From mboxrd@z Thu Jan  1 00:00:00 1970
From: Bill Davidsen <davidsen@tmr.com>
Subject: Re: Software RAID when it works and when it doesn't
Date: Tue, 23 Oct 2007 18:45:57 -0400
Message-ID: <471E79A5.5020607@tmr.com>
References: <14526.1192571833@mdt.ecitele.com>	 <87bqaw5tqb.fsf@informatik.uni-tuebingen.de> <1192777672.16416.495.camel@w100>
Mime-Version: 1.0
Content-Type: text/plain; charset=ISO-8859-1; format=flowed
Content-Transfer-Encoding: 7bit
Return-path: <linux-raid-owner@vger.kernel.org>
In-Reply-To: <1192777672.16416.495.camel@w100>
Sender: linux-raid-owner@vger.kernel.org
To: Alberto Alonso <alberto@ggsys.net>
Cc: Goswin von Brederlow <brederlo@informatik.uni-tuebingen.de>, Mike Accetta <maccetta@laurelnetworks.com>, Neil Brown <neilb@suse.de>, linux-raid@vger.kernel.org
List-Id: linux-raid.ids

Alberto Alonso wrote:
> On Thu, 2007-10-18 at 17:26 +0200, Goswin von Brederlow wrote:
>   
>> Mike Accetta <maccetta@laurelnetworks.com> writes:
>>     
>
>   
>> What I would like to see is a timeout driven fallback mechanism. If
>> one mirror does not return the requested data within a certain time
>> (say 1 second) then the request should be duplicated on the other
>> mirror. If the first mirror later unchokes then it remains in the
>> raid, if it fails it gets removed. But (at least reads) should not
>> have to wait for that process.
>>
>> Even better would be if some write delay could also be used. The still
>> working mirror would get an increase in its serial (so on reboot you
>> know one disk is newer). If the choking mirror unchokes then it can
>> write back all the delayed data and also increase its serial to
>> match. Otherwise it gets really failed. But you might have to use
>> bitmaps for this or the cache size would limit its usefullnes.
>>
>> MfG
>>         Goswin
>>     
>
> I think a timeout on both: reads and writes is a must. Basically I
> believe that all problems that I've encountered issues using software
> raid would have been resolved by using a timeout within the md code.
>
> This will keep a server from crashing/hanging when the underlying 
> driver doesn't properly handle hard drive problems.
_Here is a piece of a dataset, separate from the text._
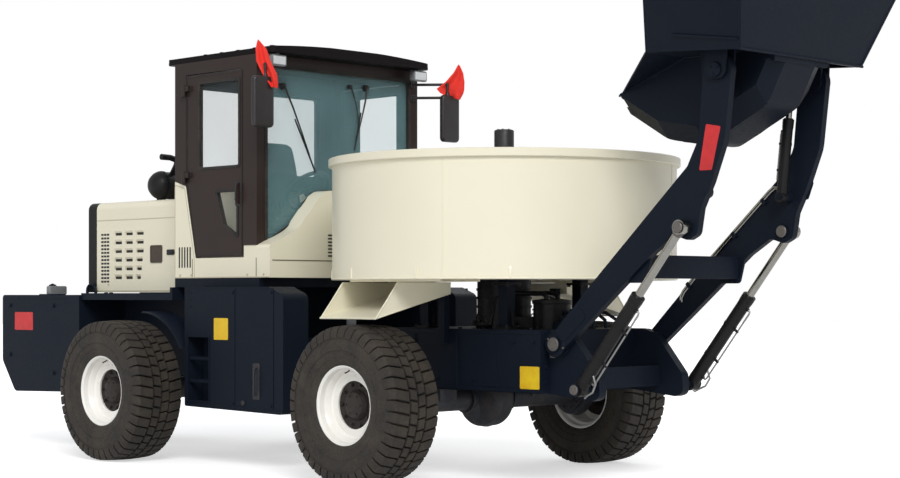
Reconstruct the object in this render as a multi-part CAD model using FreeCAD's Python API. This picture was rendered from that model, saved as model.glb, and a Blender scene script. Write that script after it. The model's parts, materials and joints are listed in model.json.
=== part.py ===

MD can be 
> smarter than the "dumb" drivers.
>
> Just my thoughts though, as I've never got an answer as to whether or
> not md can implement its own timeouts.

I'm not sure the timeouts are the problem, even if md did its own 
timeout, it then needs a way to tell the driver (or device) to stop 
retrying. I don't believe that's available, certainly not everywhere, 
and anything other than everywhere would turn the md code into a nest of 
exceptions.

-- 
bill davidsen <davidsen@tmr.com>
  CTO TMR Associates, Inc
  Doing interesting things with small computers since 1979